As a teacher and writer, I am constantly juggling, examining, ducking, burying, testing and launching words. Day and night, I read and talk and write. I seldom escape the weighing of my words for timing, accuracy and fit. I love this word-riddled life, this chance to mimic the One whose mere saying something makes it so.
There are casualties, though, one of which is my prayer life. You see, the rest of my life is saturated with words, and I find that, in prayer, I have little left. Really, it’s that I have little left that’s worth much. I can still talk — only my speech quickly descends into the narcissistic babble of native talkers. Prayer, it is not.
And so I struggle with this question: how am I to pray faithfully, when word-fatigue casts such a long shadow over my life?
The answer, at times, is to pray first rather than last. It’s the principle of firstfruits, that the Lord God deserves the best, coupled with enough self-awareness to know I rarely save the best for last. Another answer, one recently helpful, is to borrow. When I don’t have enough words, when they are bad words, or when I simply don’t trust my own speech, I can take someone else’s. Of course, I don’t know that I’d trust your words either. But when the words are words of Scripture (and, thus, God’s words) coupled with the words of the Church, well, those I can trust.
Recently I’ve been borrowing words from the Book of Common Prayer. It has four short ‘Daily Devotions for Individuals and Families’ (pp. 136-40) to be prayed in the morning, at noon, in the early evening and at the close of day. Life finds a rhythm in this kind of prayer, and my idiosyncratic prayer life finds a structure that is deeply scriptural and christological. I can move beyond word selection to prayerful meditation on these words I’m given.
But that is all by way of introduction. The point of this post is something I’ve been learning about the Lord’s prayer, a prayer that I’ve prayed each time I’ve done one of these daily devotions. It’s not a prayer that I’ve found overly meaningful over the years (which I say to my shame, no doubt), in part because, while I can sense a loose logic to it, it seems more of a laundry list to me.
Thankfully, I am part of a small group at my church (with the risk of moralizing — you should find one of those to be a part of, too!). A few weeks ago we discussed Luke’s shorter version of the Lord’s prayer, which reads as follows:
Father, hallowed be your name.
Your kingdom come.
Give us each day our daily bread,
and forgive us our sins,
for we ourselves forgive everyone who is indebted to us.
And lead us not into temptation. (Luke 11.2-4)
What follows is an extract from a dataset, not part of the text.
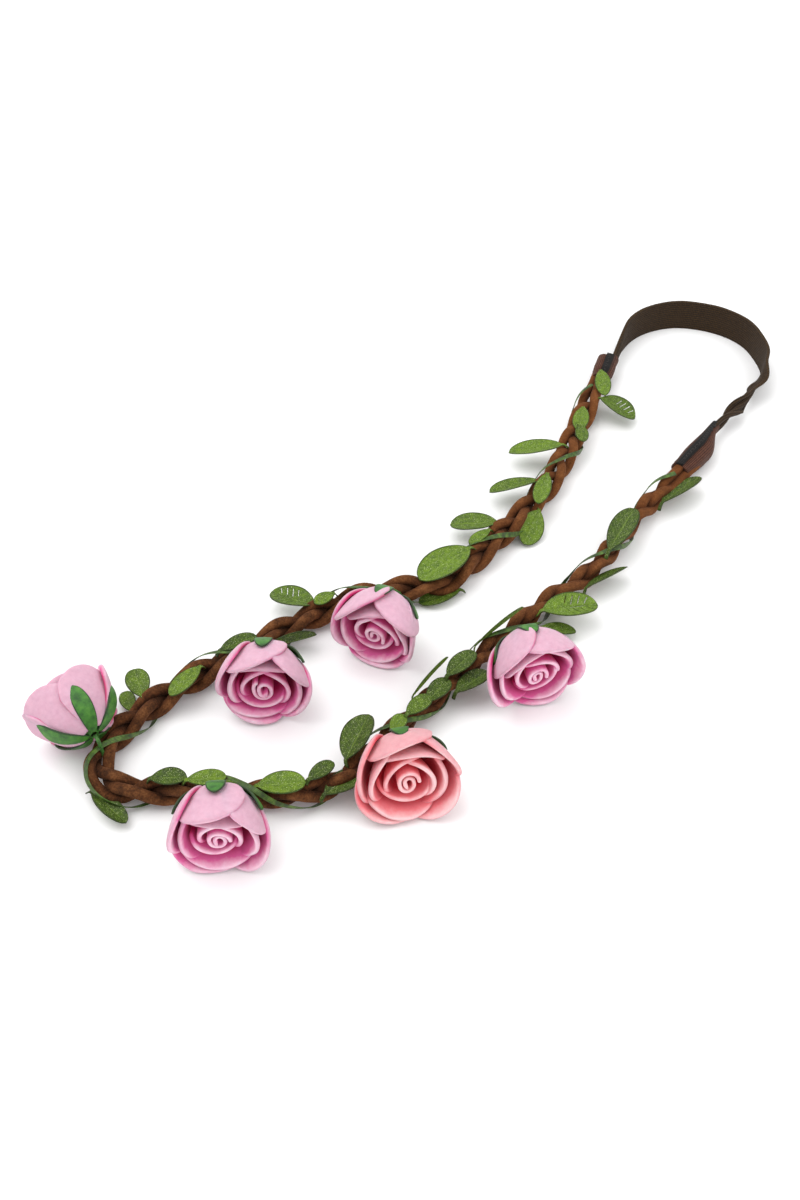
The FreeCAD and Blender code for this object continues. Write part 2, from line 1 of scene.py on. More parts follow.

Now, I get that this is a prayer beginning with God, particularly in the worship that flows from recognition of God, along with a prayer that all would join in the hallowing of his great name. But when it transitions to the nitty-gritty petitions, that’s where I lose the flow. What, after all, do physical nourishment and forgiveness have to do with one another?
Quite a lot, turns out. It is key to recognize the ‘whence’ of our difficulty in forgiving others. The bitterness in which I cross my arms and refuse to forgive you (whoever first called this ‘nursing a grudge’ had a poet’s sense for image and irony) is not for nothing. Rather, it flows out of a feeling of being incomplete. I feel that I need something from you. ‘You owe me’ an apology — that is, a token of your recognition of being in the wrong, your sorrow and your commitment to doing things differently. At its heart, then, our lack of forgiveness betrays need.
Scroll up a couple of lines. ‘Give us each day our daily bread.’ A prayer almost entirely symbolic for those of us in the West. We pray it, but have difficulty entering into the need it expresses. Without doubt, the petition evokes God’s provision of manna for Israel in the wilderness. Every morning Israel would awaken and gather the manna — only enough for the day, as its shelf-life was just that. The food I get at the grocery store lasts long enough, and my fridge is cold enough, that I can go weeks and weeks without praying for daily bread. This is probably bad for my soul.
‘Bread’ is representative here, though, of all that the sovereign Lord provides for his people. And this is what helped unlock the Lord’s prayer for me. When we pray that the Lord would provide us with daily bread — that he would give us everything we need for a life of loving him and others — we remember his past provision and hope and trust in him to provide today. After all, in the jabbing words of Jesus only a few verses later, ‘What father among you, if his son asks for a fish, will instead of a fish give him a serpent; or if he asks for an egg, will give him a scorpion? If you then, who are evil, know how to give good gifts to your children, how much more will the heavenly Father give the Holy Spirit to those who ask him!’ (Luke 11.11-13)
And so, by the time I recall the need to ‘forgive everyone who is indebted’ to me, I can. I no longer have the felt need to collect on my debts, because I have been given absolutely everything I need for today (including, as the middle clause points out, the Lord’s forgiveness of my debts). As little as my grudge-clutching heart might believe this, it is simply the case that the Father of lights, from whom comes every good and perfect give, the one who gives daily bread because he is himself the Bread of Life, has given me everything I need for life and godliness. So — finally, and thanks be to God — I am released to release you from your debt to me. Wonder of wonders, I can forgive.